__DATA BLOCK__
● ● ●

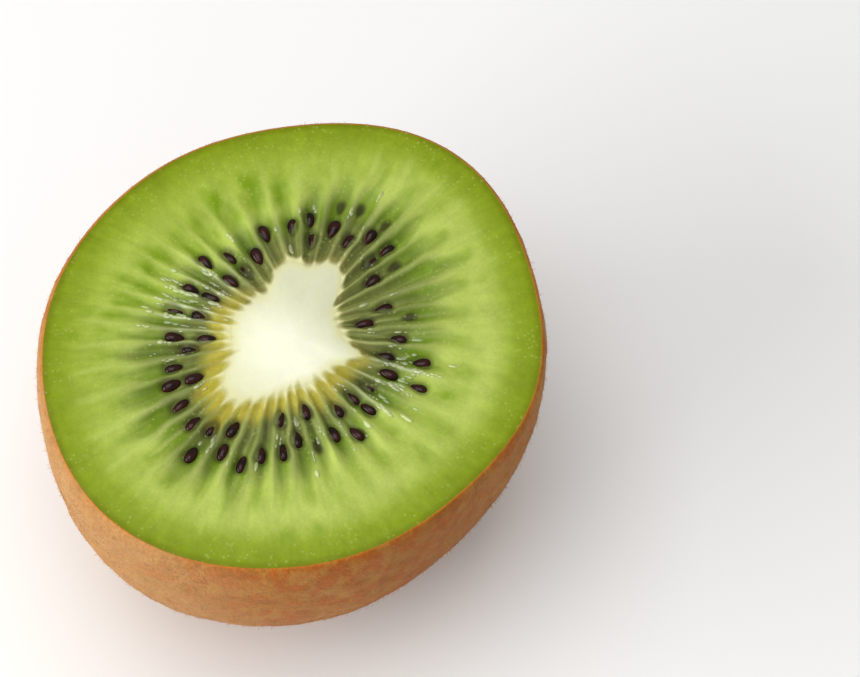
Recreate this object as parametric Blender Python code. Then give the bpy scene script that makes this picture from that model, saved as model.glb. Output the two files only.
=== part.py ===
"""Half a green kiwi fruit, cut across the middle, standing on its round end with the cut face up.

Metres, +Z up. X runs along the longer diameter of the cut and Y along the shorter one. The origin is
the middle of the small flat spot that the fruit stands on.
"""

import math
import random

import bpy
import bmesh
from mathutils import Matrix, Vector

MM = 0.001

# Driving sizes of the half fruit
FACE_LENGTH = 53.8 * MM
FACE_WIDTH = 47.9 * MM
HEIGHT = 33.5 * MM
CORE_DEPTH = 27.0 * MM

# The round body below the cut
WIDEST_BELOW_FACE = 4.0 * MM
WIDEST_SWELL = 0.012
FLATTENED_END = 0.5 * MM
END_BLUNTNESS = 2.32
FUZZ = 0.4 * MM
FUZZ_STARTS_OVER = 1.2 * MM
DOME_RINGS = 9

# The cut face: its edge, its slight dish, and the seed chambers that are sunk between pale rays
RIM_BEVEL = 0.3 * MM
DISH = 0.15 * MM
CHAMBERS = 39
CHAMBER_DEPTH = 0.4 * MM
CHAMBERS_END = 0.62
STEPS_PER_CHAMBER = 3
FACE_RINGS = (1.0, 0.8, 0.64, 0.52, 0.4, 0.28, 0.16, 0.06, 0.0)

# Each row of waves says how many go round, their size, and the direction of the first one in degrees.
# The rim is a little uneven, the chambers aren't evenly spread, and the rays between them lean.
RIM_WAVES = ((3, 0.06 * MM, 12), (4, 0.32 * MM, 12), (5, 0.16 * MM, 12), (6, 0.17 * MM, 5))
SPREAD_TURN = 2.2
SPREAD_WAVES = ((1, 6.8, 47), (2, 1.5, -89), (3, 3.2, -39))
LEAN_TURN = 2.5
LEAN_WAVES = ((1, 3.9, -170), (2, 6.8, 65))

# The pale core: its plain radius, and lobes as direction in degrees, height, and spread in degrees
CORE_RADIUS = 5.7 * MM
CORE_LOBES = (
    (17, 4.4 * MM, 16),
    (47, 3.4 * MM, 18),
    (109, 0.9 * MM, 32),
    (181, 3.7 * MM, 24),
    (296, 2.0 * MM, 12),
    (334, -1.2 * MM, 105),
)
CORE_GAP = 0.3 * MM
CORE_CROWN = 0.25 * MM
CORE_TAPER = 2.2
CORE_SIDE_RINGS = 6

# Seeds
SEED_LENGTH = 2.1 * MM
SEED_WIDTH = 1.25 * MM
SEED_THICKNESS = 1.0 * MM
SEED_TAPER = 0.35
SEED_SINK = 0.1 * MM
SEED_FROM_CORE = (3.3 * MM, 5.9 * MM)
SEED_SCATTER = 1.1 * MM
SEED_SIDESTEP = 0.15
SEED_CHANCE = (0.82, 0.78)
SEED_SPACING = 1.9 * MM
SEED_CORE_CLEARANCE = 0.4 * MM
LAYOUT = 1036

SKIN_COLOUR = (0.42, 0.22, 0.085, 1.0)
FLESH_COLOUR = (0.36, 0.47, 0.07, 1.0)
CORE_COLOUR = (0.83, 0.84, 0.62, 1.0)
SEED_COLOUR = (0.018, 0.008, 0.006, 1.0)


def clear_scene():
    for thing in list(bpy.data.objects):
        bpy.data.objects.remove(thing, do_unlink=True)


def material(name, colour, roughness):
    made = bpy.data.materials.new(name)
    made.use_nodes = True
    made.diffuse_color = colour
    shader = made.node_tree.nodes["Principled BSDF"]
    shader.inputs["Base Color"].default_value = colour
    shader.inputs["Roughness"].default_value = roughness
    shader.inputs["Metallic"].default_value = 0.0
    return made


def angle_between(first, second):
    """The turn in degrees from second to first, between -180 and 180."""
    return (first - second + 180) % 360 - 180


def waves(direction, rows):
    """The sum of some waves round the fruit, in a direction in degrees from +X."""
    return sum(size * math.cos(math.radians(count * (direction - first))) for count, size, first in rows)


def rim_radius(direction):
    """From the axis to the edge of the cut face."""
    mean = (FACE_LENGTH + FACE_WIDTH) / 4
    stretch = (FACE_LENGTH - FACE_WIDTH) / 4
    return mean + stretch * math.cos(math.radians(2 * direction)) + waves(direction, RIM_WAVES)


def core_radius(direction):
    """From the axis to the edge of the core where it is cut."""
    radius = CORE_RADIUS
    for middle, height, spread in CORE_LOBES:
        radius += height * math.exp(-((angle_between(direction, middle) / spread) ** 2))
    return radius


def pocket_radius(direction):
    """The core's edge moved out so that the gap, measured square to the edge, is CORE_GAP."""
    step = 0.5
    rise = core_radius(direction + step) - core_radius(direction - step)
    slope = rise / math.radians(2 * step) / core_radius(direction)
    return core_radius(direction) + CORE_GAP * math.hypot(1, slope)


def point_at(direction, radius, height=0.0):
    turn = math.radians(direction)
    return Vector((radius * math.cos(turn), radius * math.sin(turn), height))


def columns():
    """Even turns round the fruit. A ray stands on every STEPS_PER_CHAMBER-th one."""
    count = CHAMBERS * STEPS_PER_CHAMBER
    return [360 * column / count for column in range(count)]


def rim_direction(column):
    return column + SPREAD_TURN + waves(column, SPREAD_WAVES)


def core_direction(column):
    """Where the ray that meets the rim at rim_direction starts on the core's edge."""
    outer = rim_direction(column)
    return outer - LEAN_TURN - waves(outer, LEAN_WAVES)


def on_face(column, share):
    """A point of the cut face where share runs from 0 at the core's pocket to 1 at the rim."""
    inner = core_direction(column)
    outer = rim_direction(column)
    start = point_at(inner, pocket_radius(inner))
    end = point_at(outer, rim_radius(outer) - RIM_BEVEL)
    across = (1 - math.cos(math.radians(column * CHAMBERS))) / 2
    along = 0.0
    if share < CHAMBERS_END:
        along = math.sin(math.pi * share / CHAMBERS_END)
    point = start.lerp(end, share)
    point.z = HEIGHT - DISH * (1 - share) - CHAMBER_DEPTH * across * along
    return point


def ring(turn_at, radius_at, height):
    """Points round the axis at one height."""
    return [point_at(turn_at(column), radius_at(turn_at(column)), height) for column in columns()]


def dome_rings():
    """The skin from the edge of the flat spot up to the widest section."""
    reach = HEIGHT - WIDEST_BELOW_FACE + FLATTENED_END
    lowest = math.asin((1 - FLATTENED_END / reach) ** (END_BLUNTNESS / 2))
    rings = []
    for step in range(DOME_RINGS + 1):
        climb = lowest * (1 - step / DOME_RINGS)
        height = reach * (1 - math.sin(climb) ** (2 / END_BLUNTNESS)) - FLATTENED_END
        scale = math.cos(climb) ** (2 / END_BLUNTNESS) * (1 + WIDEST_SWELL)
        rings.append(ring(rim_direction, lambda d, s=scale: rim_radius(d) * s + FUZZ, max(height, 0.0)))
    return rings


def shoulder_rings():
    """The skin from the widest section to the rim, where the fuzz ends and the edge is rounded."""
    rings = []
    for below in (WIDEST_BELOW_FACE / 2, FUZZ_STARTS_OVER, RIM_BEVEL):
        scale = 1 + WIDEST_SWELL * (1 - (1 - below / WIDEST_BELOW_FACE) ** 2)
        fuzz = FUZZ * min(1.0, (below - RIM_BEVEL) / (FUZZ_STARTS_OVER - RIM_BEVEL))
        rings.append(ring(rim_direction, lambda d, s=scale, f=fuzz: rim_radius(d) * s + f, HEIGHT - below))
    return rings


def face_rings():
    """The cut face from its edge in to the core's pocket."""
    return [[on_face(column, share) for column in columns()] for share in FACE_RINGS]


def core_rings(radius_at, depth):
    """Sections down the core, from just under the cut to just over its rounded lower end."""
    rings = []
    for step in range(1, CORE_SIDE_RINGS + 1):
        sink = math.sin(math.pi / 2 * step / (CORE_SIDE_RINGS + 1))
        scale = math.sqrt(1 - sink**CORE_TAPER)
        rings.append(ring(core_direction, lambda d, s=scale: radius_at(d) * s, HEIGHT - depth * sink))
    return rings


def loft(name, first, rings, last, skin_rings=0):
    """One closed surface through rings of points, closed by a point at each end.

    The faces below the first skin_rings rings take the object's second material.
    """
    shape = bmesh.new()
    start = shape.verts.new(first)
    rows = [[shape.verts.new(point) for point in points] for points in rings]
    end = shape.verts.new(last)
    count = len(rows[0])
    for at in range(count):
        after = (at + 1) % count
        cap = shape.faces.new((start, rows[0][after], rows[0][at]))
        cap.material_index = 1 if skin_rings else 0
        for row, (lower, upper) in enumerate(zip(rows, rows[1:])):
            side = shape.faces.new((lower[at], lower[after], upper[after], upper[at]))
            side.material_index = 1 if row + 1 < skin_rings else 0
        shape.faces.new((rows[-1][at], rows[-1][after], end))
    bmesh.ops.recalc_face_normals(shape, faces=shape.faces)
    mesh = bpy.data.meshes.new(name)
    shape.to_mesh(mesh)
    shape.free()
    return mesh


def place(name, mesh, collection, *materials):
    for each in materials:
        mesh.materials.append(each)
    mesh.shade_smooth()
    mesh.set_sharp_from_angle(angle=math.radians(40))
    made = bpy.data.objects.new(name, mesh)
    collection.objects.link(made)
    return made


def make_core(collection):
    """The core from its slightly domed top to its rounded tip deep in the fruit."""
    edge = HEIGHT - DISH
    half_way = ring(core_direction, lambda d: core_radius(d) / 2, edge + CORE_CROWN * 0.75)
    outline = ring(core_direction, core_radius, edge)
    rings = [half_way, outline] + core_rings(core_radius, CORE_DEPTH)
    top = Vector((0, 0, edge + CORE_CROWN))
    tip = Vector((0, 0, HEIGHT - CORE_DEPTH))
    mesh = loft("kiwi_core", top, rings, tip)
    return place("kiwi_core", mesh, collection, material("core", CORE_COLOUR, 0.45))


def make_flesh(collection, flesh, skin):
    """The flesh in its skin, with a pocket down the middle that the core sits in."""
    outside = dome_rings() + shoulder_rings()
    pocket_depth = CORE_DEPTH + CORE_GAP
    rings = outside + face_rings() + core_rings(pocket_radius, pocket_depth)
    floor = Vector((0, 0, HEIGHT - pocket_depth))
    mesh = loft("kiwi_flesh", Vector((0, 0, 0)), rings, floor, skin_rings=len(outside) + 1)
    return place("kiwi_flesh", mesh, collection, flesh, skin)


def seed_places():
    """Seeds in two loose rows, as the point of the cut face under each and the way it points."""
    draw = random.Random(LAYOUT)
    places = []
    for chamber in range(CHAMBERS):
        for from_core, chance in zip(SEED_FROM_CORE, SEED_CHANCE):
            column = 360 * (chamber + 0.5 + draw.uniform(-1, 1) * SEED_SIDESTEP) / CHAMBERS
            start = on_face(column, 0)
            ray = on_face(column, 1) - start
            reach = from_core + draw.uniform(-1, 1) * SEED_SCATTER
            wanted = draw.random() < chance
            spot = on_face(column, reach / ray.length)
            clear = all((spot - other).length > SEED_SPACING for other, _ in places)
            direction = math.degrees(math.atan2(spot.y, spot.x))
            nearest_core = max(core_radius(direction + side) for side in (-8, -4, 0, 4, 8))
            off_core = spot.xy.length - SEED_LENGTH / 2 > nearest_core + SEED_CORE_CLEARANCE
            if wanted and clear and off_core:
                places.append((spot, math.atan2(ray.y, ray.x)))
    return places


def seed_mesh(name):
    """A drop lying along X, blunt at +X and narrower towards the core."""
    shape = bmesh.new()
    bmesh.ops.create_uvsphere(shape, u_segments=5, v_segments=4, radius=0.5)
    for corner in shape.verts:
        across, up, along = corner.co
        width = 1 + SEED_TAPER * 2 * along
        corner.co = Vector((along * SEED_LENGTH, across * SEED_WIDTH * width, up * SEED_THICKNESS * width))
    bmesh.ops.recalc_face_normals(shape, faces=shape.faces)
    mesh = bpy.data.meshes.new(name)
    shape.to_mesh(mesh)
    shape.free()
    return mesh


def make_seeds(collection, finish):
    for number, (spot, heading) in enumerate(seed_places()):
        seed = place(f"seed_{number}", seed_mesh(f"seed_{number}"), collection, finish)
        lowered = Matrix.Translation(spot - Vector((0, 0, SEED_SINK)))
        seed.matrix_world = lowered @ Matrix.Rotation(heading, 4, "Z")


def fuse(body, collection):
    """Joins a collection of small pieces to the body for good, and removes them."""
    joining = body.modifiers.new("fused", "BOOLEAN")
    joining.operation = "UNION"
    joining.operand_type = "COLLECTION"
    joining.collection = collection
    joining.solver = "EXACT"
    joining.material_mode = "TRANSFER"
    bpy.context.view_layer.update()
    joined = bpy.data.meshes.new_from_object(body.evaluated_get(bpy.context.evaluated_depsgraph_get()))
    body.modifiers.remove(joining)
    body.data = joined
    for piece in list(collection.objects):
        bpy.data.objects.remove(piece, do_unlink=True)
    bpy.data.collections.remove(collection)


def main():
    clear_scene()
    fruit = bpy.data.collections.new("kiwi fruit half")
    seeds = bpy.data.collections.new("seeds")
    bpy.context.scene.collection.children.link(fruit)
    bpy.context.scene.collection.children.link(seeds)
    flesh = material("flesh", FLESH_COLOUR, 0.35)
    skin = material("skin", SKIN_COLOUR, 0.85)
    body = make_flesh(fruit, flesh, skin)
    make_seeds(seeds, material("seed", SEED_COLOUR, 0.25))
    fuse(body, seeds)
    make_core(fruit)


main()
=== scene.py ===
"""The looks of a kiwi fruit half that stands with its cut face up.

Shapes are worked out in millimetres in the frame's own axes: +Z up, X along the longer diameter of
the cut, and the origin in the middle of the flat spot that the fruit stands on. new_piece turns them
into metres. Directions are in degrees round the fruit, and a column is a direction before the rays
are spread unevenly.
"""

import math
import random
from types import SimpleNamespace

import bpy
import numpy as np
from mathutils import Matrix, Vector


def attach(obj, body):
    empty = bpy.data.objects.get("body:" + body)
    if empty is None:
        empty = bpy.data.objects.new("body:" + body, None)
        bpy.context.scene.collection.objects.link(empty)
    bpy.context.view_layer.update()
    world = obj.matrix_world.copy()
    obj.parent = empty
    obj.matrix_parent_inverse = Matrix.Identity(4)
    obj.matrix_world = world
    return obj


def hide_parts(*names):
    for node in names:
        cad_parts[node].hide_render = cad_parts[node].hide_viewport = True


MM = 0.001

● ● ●

__WHAT YOU HAVE TO DO__
Only the lines from the one with "bpy.context.scene.collection.children.link(seeds)" to the one with "cad_parts[node].hide_render = cad_parts[node].hide_viewport" are wanted; extract them exactly, both ends included.

__IN RESPONSE__
    bpy.context.scene.collection.children.link(seeds)
    flesh = material("flesh", FLESH_COLOUR, 0.35)
    skin = material("skin", SKIN_COLOUR, 0.85)
    body = make_flesh(fruit, flesh, skin)
    make_seeds(seeds, material("seed", SEED_COLOUR, 0.25))
    fuse(body, seeds)
    make_core(fruit)


main()
=== scene.py ===
"""The looks of a kiwi fruit half that stands with its cut face up.

Shapes are worked out in millimetres in the frame's own axes: +Z up, X along the longer diameter of
the cut, and the origin in the middle of the flat spot that the fruit stands on. new_piece turns them
into metres. Directions are in degrees round the fruit, and a column is a direction before the rays
are spread unevenly.
"""

import math
import random
from types import SimpleNamespace

import bpy
import numpy as np
from mathutils import Matrix, Vector


def attach(obj, body):
    empty = bpy.data.objects.get("body:" + body)
    if empty is None:
        empty = bpy.data.objects.new("body:" + body, None)
        bpy.context.scene.collection.objects.link(empty)
    bpy.context.view_layer.update()
    world = obj.matrix_world.copy()
    obj.parent = empty
    obj.matrix_parent_inverse = Matrix.Identity(4)
    obj.matrix_world = world
    return obj


def hide_parts(*names):
    for node in names:
        cad_parts[node].hide_render = cad_parts[node].hide_viewport = True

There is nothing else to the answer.